■ WHAT THIS TASK INVOLVES: Pick out the lines below that contain the string "materials" and copy them all.

%%

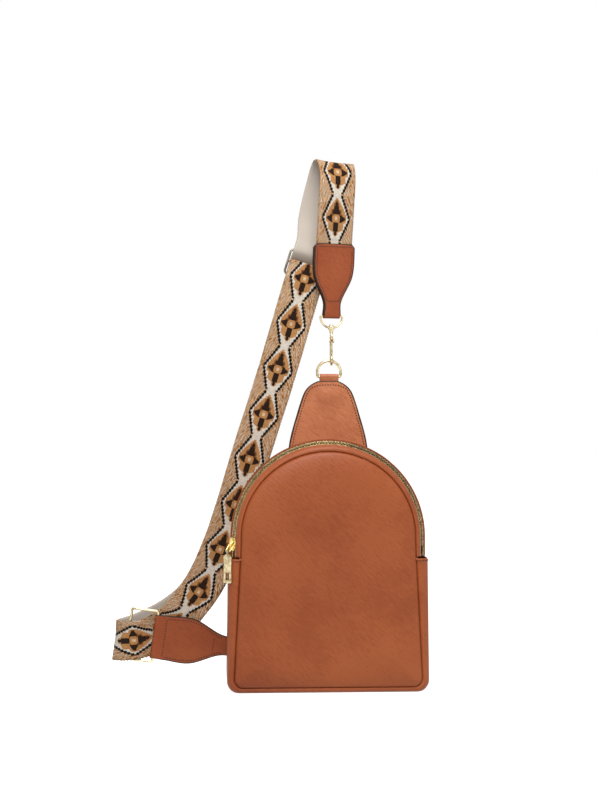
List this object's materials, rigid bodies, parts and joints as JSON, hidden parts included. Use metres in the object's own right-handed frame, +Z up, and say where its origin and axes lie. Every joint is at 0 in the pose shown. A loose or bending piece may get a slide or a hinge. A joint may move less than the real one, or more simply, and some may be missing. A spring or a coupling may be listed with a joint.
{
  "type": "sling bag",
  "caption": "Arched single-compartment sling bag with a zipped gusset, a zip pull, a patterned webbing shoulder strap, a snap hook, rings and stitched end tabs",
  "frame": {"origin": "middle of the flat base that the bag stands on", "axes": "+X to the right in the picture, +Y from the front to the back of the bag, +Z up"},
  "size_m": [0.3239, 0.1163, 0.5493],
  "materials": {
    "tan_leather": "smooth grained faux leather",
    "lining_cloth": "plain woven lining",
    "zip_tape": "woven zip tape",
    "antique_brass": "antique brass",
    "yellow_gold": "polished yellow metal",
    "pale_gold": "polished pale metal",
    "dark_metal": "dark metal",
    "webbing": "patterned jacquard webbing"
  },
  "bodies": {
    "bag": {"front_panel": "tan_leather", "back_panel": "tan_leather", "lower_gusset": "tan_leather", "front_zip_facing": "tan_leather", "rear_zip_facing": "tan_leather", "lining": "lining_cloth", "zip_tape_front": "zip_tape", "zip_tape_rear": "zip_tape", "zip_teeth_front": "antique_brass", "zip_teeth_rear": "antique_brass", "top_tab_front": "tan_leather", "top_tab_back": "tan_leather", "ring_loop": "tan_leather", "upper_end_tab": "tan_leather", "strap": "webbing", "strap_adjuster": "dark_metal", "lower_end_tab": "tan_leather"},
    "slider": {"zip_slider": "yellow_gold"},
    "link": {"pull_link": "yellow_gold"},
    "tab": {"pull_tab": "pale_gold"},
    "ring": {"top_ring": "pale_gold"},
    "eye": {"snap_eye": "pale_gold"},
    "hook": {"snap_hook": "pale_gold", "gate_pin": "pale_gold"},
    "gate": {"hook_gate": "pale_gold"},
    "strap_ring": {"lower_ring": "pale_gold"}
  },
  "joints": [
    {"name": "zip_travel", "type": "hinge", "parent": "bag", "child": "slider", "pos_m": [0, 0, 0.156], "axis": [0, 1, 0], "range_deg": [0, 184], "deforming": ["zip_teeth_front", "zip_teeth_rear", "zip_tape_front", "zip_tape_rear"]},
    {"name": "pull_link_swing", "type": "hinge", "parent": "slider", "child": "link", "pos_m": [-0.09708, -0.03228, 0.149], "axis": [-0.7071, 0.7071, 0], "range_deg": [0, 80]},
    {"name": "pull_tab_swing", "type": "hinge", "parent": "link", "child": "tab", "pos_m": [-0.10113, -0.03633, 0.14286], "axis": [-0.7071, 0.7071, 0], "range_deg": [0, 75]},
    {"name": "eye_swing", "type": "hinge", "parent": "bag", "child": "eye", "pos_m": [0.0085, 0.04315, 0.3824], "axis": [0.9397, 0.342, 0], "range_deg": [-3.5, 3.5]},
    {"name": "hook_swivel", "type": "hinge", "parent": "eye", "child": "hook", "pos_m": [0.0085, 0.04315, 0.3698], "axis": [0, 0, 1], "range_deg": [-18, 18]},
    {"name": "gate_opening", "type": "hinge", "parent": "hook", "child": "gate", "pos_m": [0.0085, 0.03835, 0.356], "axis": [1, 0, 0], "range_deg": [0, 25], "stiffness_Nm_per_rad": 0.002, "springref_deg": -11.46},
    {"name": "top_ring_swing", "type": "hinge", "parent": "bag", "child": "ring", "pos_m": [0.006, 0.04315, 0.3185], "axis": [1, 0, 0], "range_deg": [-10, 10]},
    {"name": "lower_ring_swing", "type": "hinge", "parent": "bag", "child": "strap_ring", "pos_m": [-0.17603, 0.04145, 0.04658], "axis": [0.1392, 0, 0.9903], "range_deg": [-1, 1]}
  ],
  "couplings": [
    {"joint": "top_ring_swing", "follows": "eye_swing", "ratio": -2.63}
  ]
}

%%

■ THE RESPONSE:
List this object's materials, rigid bodies, parts and joints as JSON, hidden parts included. Use metres in the object's own right-handed frame, +Z up, and say where its origin and axes lie. Every joint is at 0 in the pose shown. A loose or bending piece may get a slide or a hinge. A joint may move less than the real one, or more simply, and some may be missing. A spring or a coupling may be listed with a joint.
  "materials": {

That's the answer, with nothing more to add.